Directions:
Repeat the listing below word for word, stopping after the line that contains "return spun(shape, CAGE_SWING, CAGE_PIVOT)".

Supplied information:
══════════
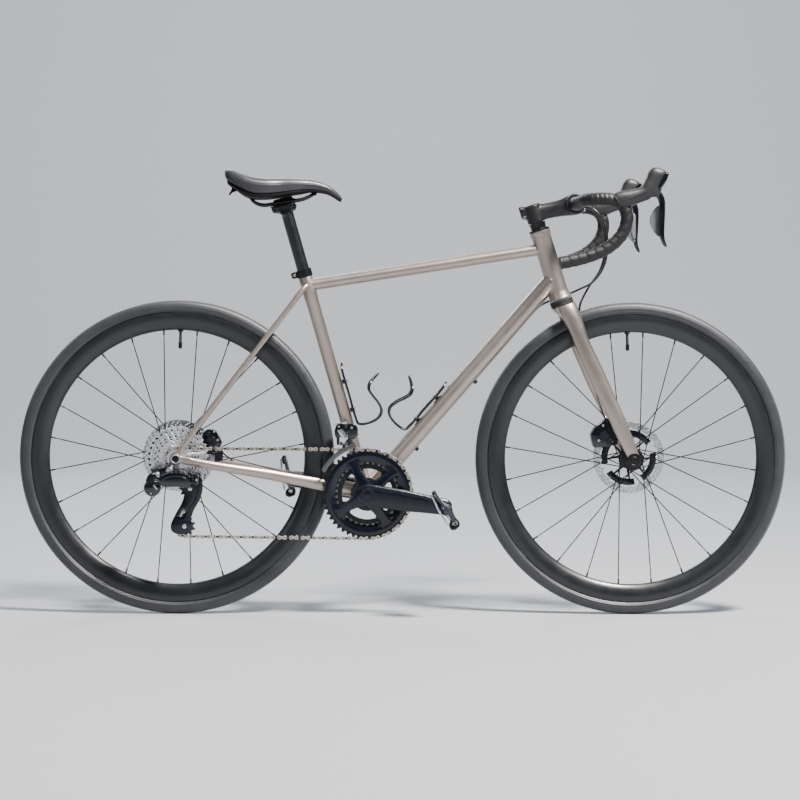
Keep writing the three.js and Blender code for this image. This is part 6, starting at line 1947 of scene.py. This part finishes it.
ck = Shell(turned([(4.4, -78.0), (11.4, -78.0), (12.0, -78.8), (12.0, -84.6), (11.0, -86), (9.6, -86.4),
                   (4.4, -86.4)],
                  CAGE_PIVOT, sides=44, closed=True))
ck.add(stamped([rounded([(-456, 290), (-450, 288.6), (-447.6, 296), (-448.6, 310), (-452, 314),
                         (-456, 311)], 3, 4)],
               -107.5, -78.4, 2.2, 3))
for root in (OUTER_ROOT, INNER_ROOT):
    at = root + LINK
    for side in (-1, 1):
        lug = at + LINK_AXIS * side * 7.6
        ck.add(rod(lug - LINK_AXIS * 1.3, lug + LINK_AXIS * 1.3, 3.8, sides=28, soft=0.5))
        inward = 5.0 if root is OUTER_ROOT else 0.0     # keeps the outer arms clear of the cover when shifted
        ck.add(sweep([lug + (0, inward * 0.4, 0), (lug + (-455, lug[1] + 2 * inward, lug[2])) / 2,
                      (-455, lug[1] + inward, lug[2])], (1.9, 1.2), 14, up=LINK_AXIS))
piece("rd_cage_knuckle_body", ck, GLOSS, CAGE_KNUCKLE, CAGE_KNUCKLE, sharp=32)
ck_pins = Shell()
for root in (OUTER_ROOT, INNER_ROOT):
    at = root + LINK
    ck_pins.add(rod(at - LINK_AXIS * 8.0, at + LINK_AXIS * 9.4, 2.0, sides=20, soft=0.5))
ck_pins.add(bolt((-452.0, -107.2, 301), -ACROSS, 2.6, 1.6))
piece("rd_cage_knuckle_pins", ck_pins, SILVER, CAGE_KNUCKLE)

# Cage plates, drawn before the cage settles, then turned with the pulleys about the cage's pivot.
down, settled = TENSION - CAGE_PIVOT, np.array([-19.0, 0, -104.0])
CAGE_SWING = math.degrees(math.atan2(settled[2], settled[0]) - math.atan2(down[2], down[0]))
CAGE_OUTER = [(-481, 292), (-476, 307), (-463, 314), (-449, 309), (-441, 297), (-441, 276), (-448, 256),
              (-464, 232), (-471, 214),
              (-469, 200), (-476, 187), (-488, 183), (-504, 183), (-515, 190), (-516, 204), (-503, 228),
              (-488, 250), (-481, 270)]
CAGE_INNER = [(-479, 280), (-470, 291), (-459, 284), (-462, 260), (-474, 199), (-486, 188), (-497, 198),
              (-488, 240), (-480, 268)]


def settled_cage(shape):
    """A shape drawn on the upright cage, turned to where the cage rests."""
    return spun(shape, CAGE_SWING, CAGE_PIVOT)


window = rounded([(-497, 220), (-489, 217), (-481, 231), (-486, 237)], 2.5, 4)[::-1]
cage_shell = Shell(settled_cage(stamped([rounded(CAGE_OUTER, 9, 6), window], -76.2, -73.6, 0.9, 2)))
cage_shell.add(settled_cage(sweep(spline([(-456, -76.4, 300), (-450, -76.6, 282), (-457, -76.6, 258),
                                          (-472, -76.6, 236),
                                          (-484, -76.4, 214)], 8), np.linspace(2.6, 1.4, 33), 12)))
cage_shell.add(settled_cage(stamped([rounded(CAGE_INNER, 8, 6),
                                     rounded([(-473, 262), (-466, 264), (-474, 226), (-481, 228)], 3,
                                             4)[::-1]], -58.2, -56.3,
                                    0.6, 2)))
cage_shell.add(turned([(0.1, -82), (4.0, -82), (4.0, -77.2), (9.0, -77.0), (9.6, -76.2), (9.6, -74)],
                      CAGE_PIVOT, sides=40))
piece("rd_cage_plates", cage_shell, SPIDER, CAGE_BODY, CAGE_BODY, sharp=30)
cage_bright = Shell()
for pulley in (GUIDE, TENSION):
    spot = pulley * (1, 0, 1)
    cage_bright.add(rod(spot - ACROSS * 76, spot - ACROSS * 57, 2.6, sides=24))
    cage_bright.add(bolt(spot - ACROSS * 76.0, -ACROSS, 4.6, 1.6))
piece("rd_cage_bolts", cage_bright, SILVER, CAGE_BODY)


def pulley_shapes(centre):
    """A toothed pulley with five holes, and its bearing."""
    holes = [circle2(3.2, 30)] + [circle2(2.1, 14, 12.2 * math.cos(k * TURN / 5),
                                          12.2 * math.sin(k * TURN / 5))
                                  for k in range(5)]
    wheel = stamped([teeth_outline(11, tip=0.3, root=4.4, samples=8)] + holes, COG_Y - 1.15, COG_Y + 1.15,
                    0.3, 2)
    hub = turned(ring_profile(3.1, 8.2, COG_Y - 3.0, COG_Y + 3.0, 0.5), sides=40, closed=True)
    return moved(wheel, centre * (1, 0, 1)), moved(hub, centre * (1, 0, 1))


for label, centre in (("guide", GUIDE), ("tension", TENSION)):
    wheel, hub = pulley_shapes(centre)
    piece(label + "_pulley_teeth", Shell(wheel), PLASTIC, label + "_pulley",
          label + "_pulley", sharp=34)
    piece(label + "_pulley_bearing", Shell(hub), GREY_METAL, label + "_pulley")

# ------------------------------------------------------------------ camera, floor and light


CAMERA_PLACE, CAMERA_ANGLES = (-0.196, -5.182, 0.653), (2.04, 2.01, 0.32)     # metres; yaw, pitch and roll
CAMERA_LENS = 106.2
FLOOR_REACH, CURVE_START, CURVE_RADIUS = 24, 5, 3     # metres


def make_camera():
    """The photograph's view: a long lens, low and level, square to the bicycle's right side."""
    yaw, pitch, roll = (math.radians(a) for a in CAMERA_ANGLES)
    forward = Vector((math.sin(yaw) * math.cos(pitch), math.cos(yaw) * math.cos(pitch), -math.sin(pitch)))
    right = Vector((math.cos(yaw), -math.sin(yaw), 0))
    up = right.cross(forward)
    right_rolled = right * math.cos(roll) + up * math.sin(roll)
    up_rolled = up * math.cos(roll) - right * math.sin(roll)
    data = bpy.data.cameras.new("camera")
    data.lens, data.sensor_width = CAMERA_LENS, 36.0
    data.clip_start, data.clip_end = 0.1, 60.0
    camera = shown("camera", data)
    turn = Matrix((right_rolled, up_rolled, -forward)).transposed()
    camera.matrix_world = Matrix.Translation(CAMERA_PLACE) @ turn.to_4x4()
    bpy.context.scene.camera = camera


def make_stage():
    """A pale floor that curves up into a backdrop behind the bicycle."""
    look = Look("floor_pale", Specular_IOR_Level=0.3)
    base = linear(150, 152, 156)
    look.colour(look.ramp(look.noise(160, 6.0), shade(base, 0.97), shade(base, 1.03)))
    look.roughness(look.between(look.noise(30, 4.0), 0.62, 0.75))
    look.bump(look.noise(420, 4.0), 0.06, 0.0006)
    profile = [(-FLOOR_REACH, 0), (-9, 0), (-3, 0), (0, 0), (3, 0), (CURVE_START, 0)]
    profile += [(CURVE_START + CURVE_RADIUS * math.sin(a), CURVE_RADIUS - CURVE_RADIUS * math.cos(a))
                for a in np.radians(np.linspace(8, 90, 12))]
    profile += [(CURVE_START + CURVE_RADIUS, 5), (CURVE_START + CURVE_RADIUS, 9)]
    verts = [(x, y, z) for y, z in profile for x in (-FLOOR_REACH, 0, FLOOR_REACH)]
    faces = [(3 * i + k, 3 * i + k + 1, 3 * i + k + 4,
              3 * i + k + 3) for i in range(len(profile) - 1) for k in (0, 1)]
    mesh = bpy.data.meshes.new("floor")
    mesh.from_pydata(verts, [], faces)
    mesh.materials.append(look.material)
    mesh.shade_smooth()
    floor = shown("floor", mesh)


def add_lamp(name, place, aim, size, power, colour=(1, 1, 1)):
    """A soft rectangular lamp that looks at a point."""
    data = bpy.data.lights.new(name, "AREA")
    data.shape, data.size, data.size_y = "RECTANGLE", size[0], size[1]
    data.energy, data.color = power, colour
    lamp = shown(name, data)
    lamp.location = place
    lamp.rotation_mode = "QUATERNION"
    lamp.rotation_quaternion = (Vector(aim) - Vector(place)).to_track_quat("-Z", "Y")


def make_light():
    """A dim sky that brightens upward, a key lamp from the front right and three weaker ones."""
    world = bpy.data.worlds.new("studio")
    bpy.context.scene.world = world
    world.use_nodes = True
    tree = world.node_tree
    background = tree.nodes["Background"]
    place = tree.nodes.new("ShaderNodeTexCoord")
    split = tree.nodes.new("ShaderNodeSeparateXYZ")
    ramp = tree.nodes.new("ShaderNodeValToRGB")
    tree.links.new(place.outputs["Generated"], split.inputs[0])
    tree.links.new(split.outputs[2], ramp.inputs[0])
    tree.links.new(ramp.outputs[0], background.inputs["Color"])
    stops = ramp.color_ramp.elements
    stops[0].position, stops[0].color = 0.0, (0.1, 0.105, 0.115, 1)
    stops[1].position, stops[1].color = 1.0, (0.72, 0.86, 1.0, 1)
    for at, grey in ((0.14, 0.13), (0.34, 0.6)):
        stop = stops.new(at)
        stop.color = (grey * 0.86, grey * 0.94, grey * 1.04, 1)
    background.inputs["Strength"].default_value = 0.54
    add_lamp("key", (2.3, -2.3, 5.4), (0, 0, 0.45), (1.1, 1.1), 1700, (1.0, 0.97, 0.93))
    add_lamp("side", (-4.2, -3.6, 2.6), (0, 0, 0.5), (0.9, 2.6), 20, (0.93, 0.96, 1.0))
    add_lamp("back", (-1.5, 4.2, 3.4), (0, 0, 0.5), (3.0, 1.0), 110, (0.95, 0.98, 1.0))
    add_lamp("backdrop", (0, 3.4, 5.5), (0, 7.5, 1.2), (7.0, 1.0), 420)


make_camera()
make_stage()
make_light()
══════════
Solution to the exercise:
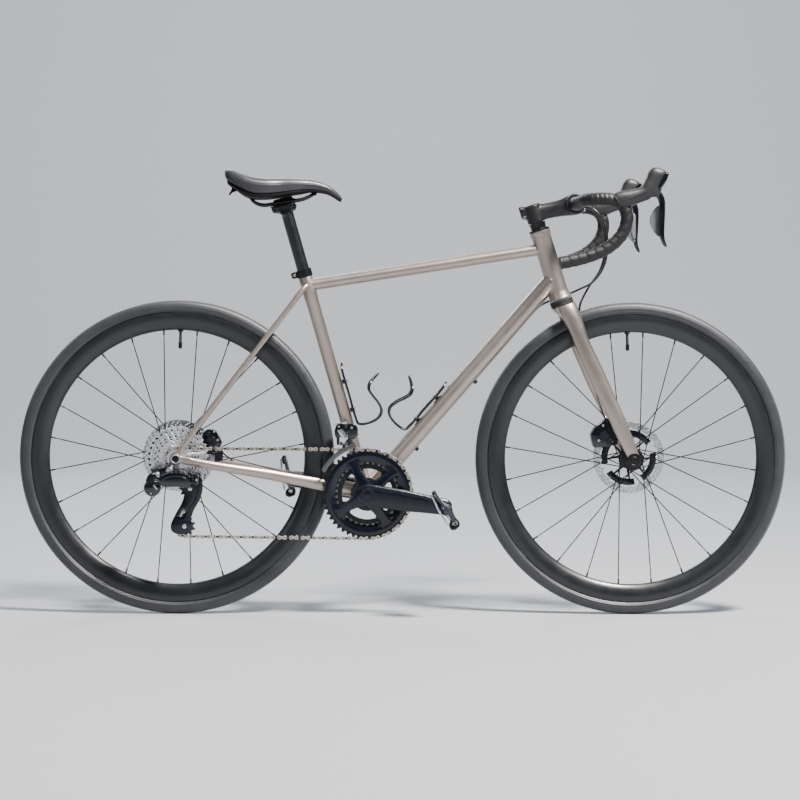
Keep writing the three.js and Blender code for this image. This is part 6, starting at line 1947 of scene.py. This part finishes it.
ck = Shell(turned([(4.4, -78.0), (11.4, -78.0), (12.0, -78.8), (12.0, -84.6), (11.0, -86), (9.6, -86.4),
                   (4.4, -86.4)],
                  CAGE_PIVOT, sides=44, closed=True))
ck.add(stamped([rounded([(-456, 290), (-450, 288.6), (-447.6, 296), (-448.6, 310), (-452, 314),
                         (-456, 311)], 3, 4)],
               -107.5, -78.4, 2.2, 3))
for root in (OUTER_ROOT, INNER_ROOT):
    at = root + LINK
    for side in (-1, 1):
        lug = at + LINK_AXIS * side * 7.6
        ck.add(rod(lug - LINK_AXIS * 1.3, lug + LINK_AXIS * 1.3, 3.8, sides=28, soft=0.5))
        inward = 5.0 if root is OUTER_ROOT else 0.0     # keeps the outer arms clear of the cover when shifted
        ck.add(sweep([lug + (0, inward * 0.4, 0), (lug + (-455, lug[1] + 2 * inward, lug[2])) / 2,
                      (-455, lug[1] + inward, lug[2])], (1.9, 1.2), 14, up=LINK_AXIS))
piece("rd_cage_knuckle_body", ck, GLOSS, CAGE_KNUCKLE, CAGE_KNUCKLE, sharp=32)
ck_pins = Shell()
for root in (OUTER_ROOT, INNER_ROOT):
    at = root + LINK
    ck_pins.add(rod(at - LINK_AXIS * 8.0, at + LINK_AXIS * 9.4, 2.0, sides=20, soft=0.5))
ck_pins.add(bolt((-452.0, -107.2, 301), -ACROSS, 2.6, 1.6))
piece("rd_cage_knuckle_pins", ck_pins, SILVER, CAGE_KNUCKLE)

# Cage plates, drawn before the cage settles, then turned with the pulleys about the cage's pivot.
down, settled = TENSION - CAGE_PIVOT, np.array([-19.0, 0, -104.0])
CAGE_SWING = math.degrees(math.atan2(settled[2], settled[0]) - math.atan2(down[2], down[0]))
CAGE_OUTER = [(-481, 292), (-476, 307), (-463, 314), (-449, 309), (-441, 297), (-441, 276), (-448, 256),
              (-464, 232), (-471, 214),
              (-469, 200), (-476, 187), (-488, 183), (-504, 183), (-515, 190), (-516, 204), (-503, 228),
              (-488, 250), (-481, 270)]
CAGE_INNER = [(-479, 280), (-470, 291), (-459, 284), (-462, 260), (-474, 199), (-486, 188), (-497, 198),
              (-488, 240), (-480, 268)]


def settled_cage(shape):
    """A shape drawn on the upright cage, turned to where the cage rests."""
    return spun(shape, CAGE_SWING, CAGE_PIVOT)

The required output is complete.